Consulto un dato en el ordenador cuando oigo jaleo en la calle. Estoy a punto de ver la versión extendida de “American Gangster”. En “American Gangster” hay drogas y tiroteos, policías y traficantes. En mi barrio, incluso bajo mi balcón, también hay narcóticos, agentes de la secreta y camellos. Pero no silban las balas. Oigo jaleo ahí fuera. Como si pelearan. Escucho el ruido que hacen los hombres cuando caen al suelo y se levantan. Miro por el cristal. Aquí, justo en mi calle, justo debajo de mi ventana, como tantas otras veces, redada y trifulca. Dos hombres pelean. Un camello y un policía. El traficante es un joven marroquí, fornido y atlético. El agente es de la policía secreta, un blanco de brazos gruesos, menos joven. El primero lucha por escapar y correr. El segundo lucha para sujetar al otro e impedir su fuga. Forcejean en medio de la carretera, revolcándose por el asfalto. Con una llave, el policía lo reduce.

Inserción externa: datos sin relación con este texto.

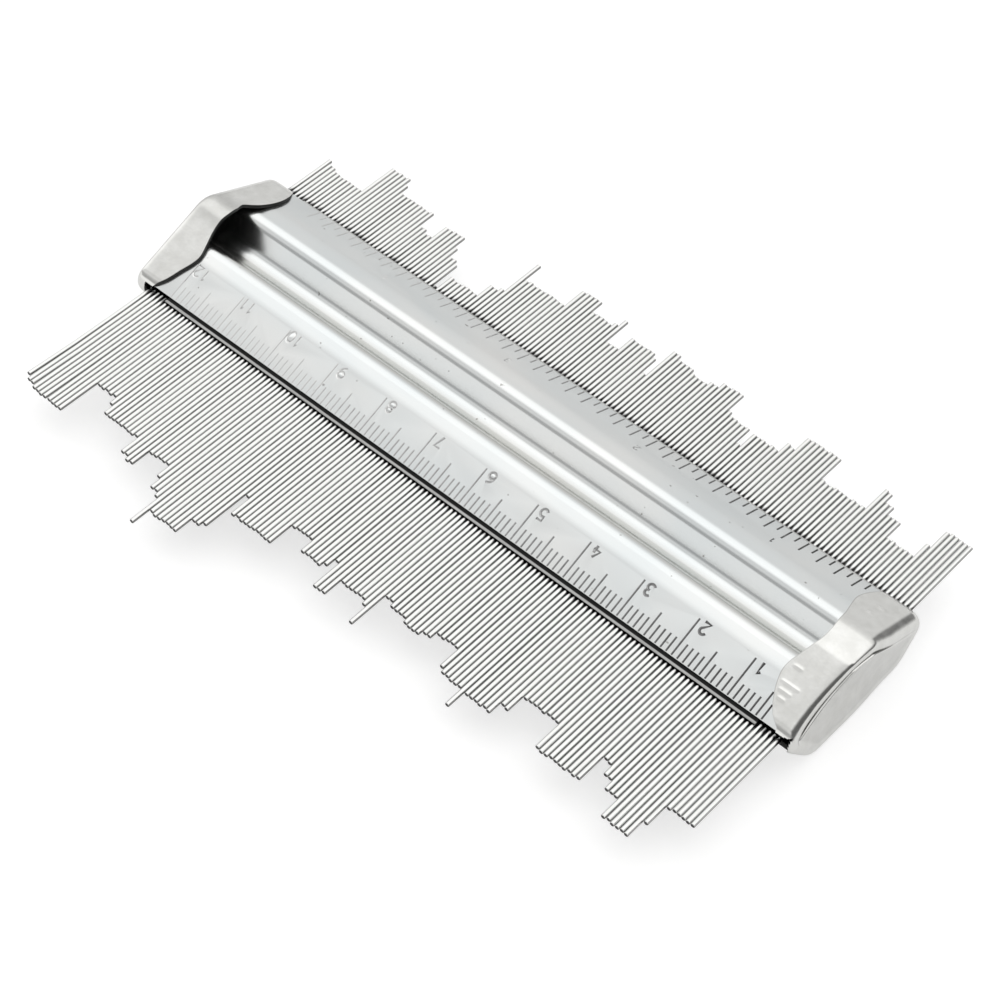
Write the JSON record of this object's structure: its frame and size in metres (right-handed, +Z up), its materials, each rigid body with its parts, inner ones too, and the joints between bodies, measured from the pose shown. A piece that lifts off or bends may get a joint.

La postura de ambos es extraña, compleja, retorcida. El sospechoso está medio echado y medio sentado, y en la refriega se le ha salido una zapatilla de deporte del pie izquierdo. Sus gafas de sol están a un metro de ellos. El policía está medio sentado detrás de él, y lo domina y paraliza haciéndole una llave en el cuello. Si el otro se mueve, lo estrangula lo justo para quitarle las ganas de correr. Veo las esposas en una de las manos del policía, preparado para ponérselas. Veo el walkie-talkie y la pipa, asomando ambos del pantalón. Esto es la calle. Dos hombres que hacen lo que tienen que hacer, lo que suelen hacer. Uno, escapar. Otro, perseguir. Esto es la jungla. La detención ha sido limpia, justa. Tirados en el suelo, uno sujeta al otro, sin malas artes ni juegos sucios. El detenido grita, quiere deshacerse del abrazo de su perseguidor, se revuelve con furia. El de la secreta pide a sus compañeros que llamen para traer refuerzos. Los otros agentes son un negro y dos blancos. Mientras esperan, observo esa rara y forzada intimidad entre poli y camello. De lejos parecen dos amantes. Piel contra piel, carne contra carne, pelo contra pelo. Es muy raro. Porque, a pesar de la proximidad, están compitiendo y luchando uno contra el otro. Son rivales. De fondo se escuchan abucheos. Y salgo al balcón para ver la calle en su totalidad.
Al final de la vía hay un grupo numeroso de gente. Muchos varones, juntos, en piña, mirando con cara de pocos amigos. En su mayoría, ciudadanos morenos: marroquíes, africanos, etcétera. Abuchean al policía cuando inmoviliza al otro. Ya imagino cómo ven esto: ellos no ven la detención de un traficante de drogas, sino el acoso de un rostro pálido a un moreno. Apenas unos minutos después, mi calle se llena de coches y motos de policía. Entran por ambos lados de la vía, haciendo cepo, por si hiciera falta. Antes de bajarse de los coches, el de la secreta ha conseguido ponerle las esposas al detenido, sin ayuda y con pericia. Lo coloca boca abajo. La muchedumbre lo abuchea. Los agentes bajan de los vehículos y cogen al detenido y lo introducen en el coche. Él grita que no vende marihuana. Un poli nombra la palabra “cocaína”. Los vecinos nos preguntamos: “Si no trafica, ¿por qué huye?”. El policía de la secreta se ha herido un codo en la batalla. Su sangre salpica la acera y queda ahí, la mancha que veré de cerca unas horas después, cuando baje a la calle. Entra en la tetería de un árabe y sale con un pañuelo en la herida. La muchedumbre, sea porque se han llevado al detenido o por la presencia policial, se disuelve. Pero hubo tensión en el grupo. Mientras cierro el balcón y me pongo a ver “American Gangster”, pienso: “Algún día el polvorín estallará en el barrio. Sólo espero no estar en medio”.